Charles Morris est l’un des premiers philosophes du langage américain à développer le domaine de la pragmatique du langage, c’est-à-dire à l’étude de l’usage du langage. Il insiste particulièrement sur le fait qu'il existe un autre type de phrase que la phrase descriptive et référentielle (qui décrit un état du monde) :
John L. Austin critique de manière encore plus pointue « l'illusion descriptive » du langage, c’est-à-dire l’idée que le langage n'aurait qu’une fonction de description du monde. Austin oppose d’abord les énoncés constatifs (ou « descriptions ») et les énoncés performatifs (ou « actions ») : un énoncé performatif n’est ni vrai, ni faux ; il est évaluable en termes d’efficacité. Pour qu’un énoncé performatif soit efficace, il faut qu’il soit prononcé par une personne en charge d’une autorité, avec sincérité et cohérence. Un énoncé de type « Bienvenue chez moi » est donc performatif car il accomplit un acte d’accueil et il est efficace s’il est sincère et cohérent avec l’attitude de la personne qui le prononce.
Par la suite, Austin met en valeur le fait qu’on accomplit nécessairement un acte lorsqu’on parle. Il distingue la valeur locutoire, illocutoire et perlocutoire de cet acte. La valeur locutoire de l’acte de parole est le contenu de l’énoncé lui-même. La valeur illocutoire est la composante d’action de tout énoncé, c’est l’acte accompli par le locuteur : demande, prière, promesse, ordre… La valeur perlocutoire se concentre sur l’action exercée sur le destinataire : par exemple, une flatterie, une insulte ou une question entrainent une réaction de l’interlocuteur.
Reprenant la théorie des actes de langage d’Austin, Bourdieu souligne l’importance de l’autorité de la personne qui s’exprime pour expliquer que certaines paroles sont efficaces et d’autres pas. Tout le monde ne peut en effet pas déclarer mari et femme des futurs époux, absoudre des péchés ou encore baptiser un bateau. Il faut une personne reconnue comme légitime pour le faire (un maire, un prêtre…).

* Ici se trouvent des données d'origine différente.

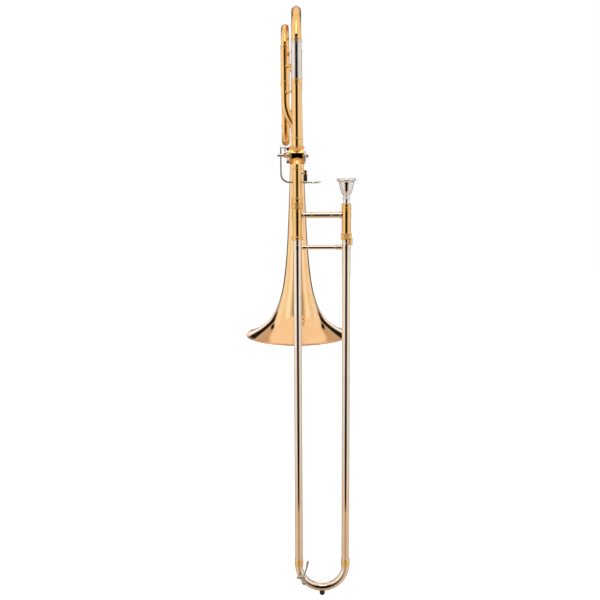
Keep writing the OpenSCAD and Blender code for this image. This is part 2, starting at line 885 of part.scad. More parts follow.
// Turning ring with a hook that catches the pin on the right outer tube
module slide_lock_ring() {
    ring_z0 = barrel_z0 + 1.8;
    color(yellow_brass)
    translate([right_x, neck_y, 0])
    difference() {
        union() {
            tube_core(0, 0, ring_z0, ring_z0 + 9.5, 10.4);
            tube_core(0, 0, ring_z0, ring_z0 + 1.6, 11);
            tube_core(0, 0, ring_z0 + 7.9, ring_z0 + 9.5, 11);
            rotate([0, 0, lock_hook_a])
            translate([10.2, -2.5, ring_z0 - 11.5])
            cube([2.2, 6, 14]);
            rotate([0, 0, lock_hook_a])
            translate([10.2, -7.5, ring_z0 - 11.5])
            cube([2.2, 6, 2.4]);
        }
        tube_core(0, 0, ring_z0 - 20, ring_z0 + 20, barrel_r + slide_fit);
        tube_core(0, 0, ring_z0 - 20, ring_z0 - 0.01, 10.1);
    }
}

// ---- mouthpiece ----

module mouthpiece() {
    rim_r = rim_d / 2;
    color(silver_plate)
    translate([right_x, neck_y, 0])
    rotate_extrude($fn = 96)
    polygon([
        [3.4, rim_z - 26], [4.6, rim_z - 23], [8.4, rim_z - 16], [11.4, rim_z - 8],
        [12.9, rim_z - 2.6], [13.9, rim_z - 0.6], [15.6, rim_z], [17.4, rim_z - 0.5],
        [rim_r - 0.4, rim_z - 1.8], [rim_r, rim_z - 3.6], [rim_r - 0.6, rim_z - 5.2],
        [rim_r - 2.6, rim_z - 6.8], [15, rim_z - 8.4], [13.6, rim_z - 11], [12.3, rim_z - 15],
        [11.2, rim_z - 20], [10.2, rim_z - 24.5], [8.8, rim_z - 28], [6.6, rim_z - 31],
        [5.9, rim_z - 34], [6.1, rim_z - 36.6], [7.6, rim_z - 37.4], [7.6, rim_z - 39.4],
        [6.3, rim_z - 40.4], [6.5, rim_z - 43.5], [6.2, rim_z - 48.5], [5.55, 264],
        [4.4, 264], [3.9, rim_z - 50]
    ]);
}

// ---- outer slide ----

module outer_tube(x) {
    tube(x, neck_y, crook_z, outer_top, outer_r, outer_r - 0.4);
}

module outer_tube_left() {
    color(nickel)
    outer_tube(0);
}

// The right outer tube carries the lock pin
module outer_tube_right() {
    color(nickel) {
        outer_tube(right_x);
        difference() {
            translate([right_x, neck_y, lock_pin_z])
            rotate([0, 0, lock_pin_a])
            bar_x(outer_r - 0.2, 12, 0, 0, 1.3);
            tube_core(right_x, neck_y, lock_pin_z - 10, lock_pin_z + 10, outer_r - 0.1);
        }
    }
}

// Right-hand brace between the outer tubes
module outer_brace() {
    color(nickel)
    difference() {
        union() {
            bar_x(6, right_x - 6, neck_y, outer_brace_z, 4);
            for (x = [0, right_x])
                tube_core(x, neck_y, outer_brace_z - 7, outer_brace_z + 5, outer_r + 0.8);
            for (x = [8, right_x - 20])
                bar_x(x, x + 12, neck_y, outer_brace_z, 4.7);
            for (x = [18.5, right_x - 20.5])
                bar_x(x, x + 2, neck_y, outer_brace_z, 5.5);
        }
        for (x = [0, right_x])
            tube_core(x, neck_y, outer_brace_z - 20, outer_brace_z + 20, outer_r + solder_gap);
    }
}

// Crook with its two ferrules and the drain nipple
module slide_crook() {
    color(nickel)
    difference() {
        union() {
            in_xz(crook_r, neck_y, crook_z)
            bend(crook_r, crook_tube_r, outer_r - 0.4, 180, 180);
            difference() {
                bar_y(key_cup_x, neck_y - 9, neck_y - 4, key_cup_z, 3);
                in_xz(crook_r, neck_y, crook_z)
                rotate_extrude(angle = 180, start = 180, $fn = 96)
                translate([crook_r, 0])
                circle(r = outer_r - 0.2);
            }
        }
        bar_y(key_cup_x, neck_y - 12, neck_y - 4, key_cup_z, 1.8);
    }
    color(yellow_brass)
    for (x = [0, right_x])
        ferrule(x, neck_y, crook_z, crook_z + 14, outer_r + 1.3, outer_r + solder_gap, 0.7);
}

// Rubber foot at the lowest point of the crook
module crook_bumper() {
    color(rubber_black)
    translate([crook_r, neck_y, 0])
    difference() {
        union() {
            tube_core(0, 0, bumper_z, bumper_z + 1, 4.8);
            tube_core(0, 0, bumper_z + 1, bumper_z + 11, 5.6);
        }
        in_xz(0, 0, crook_z)
        rotate_extrude(angle = 180, start = 180, $fn = 96)
        translate([crook_r, 0])
        circle(r = crook_tube_r + solder_gap);
    }
}

// ---- water key ----

// Saddle with two ears and the hinge screw
module water_key_saddle() {
    color(yellow_brass)
    difference() {
        union() {
            translate([-3.6, neck_y - 10, key_z - 4])
            cube([15.2, 7, 8]);
            for (x = [-3.6, 9.8]) {
                bar_x(x, x + 1.8, key_y, key_z, 2.9);
                translate([x, key_y, key_z - 2.9])
                cube([1.8, 6, 5.8]);
            }
        }
        in_xz(crook_r, neck_y, crook_z)
        rotate_extrude(angle = 180, start = 180, $fn = 96)
        translate([crook_r, 0])
        circle(r = crook_tube_r + solder_gap);
    }
    color(nickel) {
        bar_x(-3, 13.2, key_y, key_z, 1.2);
        bar_x(-5.8, -3.5, key_y, key_z, 2.5);
    }
}

// Lever with its hub, finger end and cork cup
module water_key_lever() {
    color(nickel)
    difference() {
        union() {
            bar_x(-1.4, 9.4, key_y, key_z, 2.6);
            bar([6.5, key_y - 1, key_z], [18, key_y - 1, crook_z + 10.5], 1.5);
            translate([18, key_y - 1, crook_z + 11])
            sphere(r = 3, $fn = 32);
            bar([6, key_y - 0.8, key_z], [key_cup_x, key_y - 0.8, key_cup_z], 1.6);
            bar_y(key_cup_x, key_y - 1, key_y + 3, key_cup_z, 4.3);
        }
        bar_x(-3, 11, key_y, key_z, 1.2 + slide_fit);
    }
    color("tan")
    bar_y(key_cup_x, key_y + 3, neck_y - 9.05, key_cup_z, 3.5);
}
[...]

Bourdieu appelle cette légitimité le pouvoir symbolique. Ce pouvoir dépend du capital symbolique de la personne (son prestige, sa reconnaissance). Il ne s’exerce pas par la force physique ou la violence, ni par la contrainte, mais à travers ce que nous pensons et croyons : nous accordons du crédit à une personne importante socialement, dont les fonctions sont reconnues par la société : scientifique, homme ou femme politique, expert, dignitaire religieux, docteur…
Pour qu’un énoncé performatif réussisse, il faut une adéquation entre la fonction sociale du locuteur et le discours qu’il prononce. Le pouvoir performatif des mots est lié au statut de la personne qui les prononce, qui est en quelque sorte un « porte-parole » du groupe social ou de l’institution qu’il représente. Pour Bourdieu, cette efficacité est quasiment associée à un acte de magie.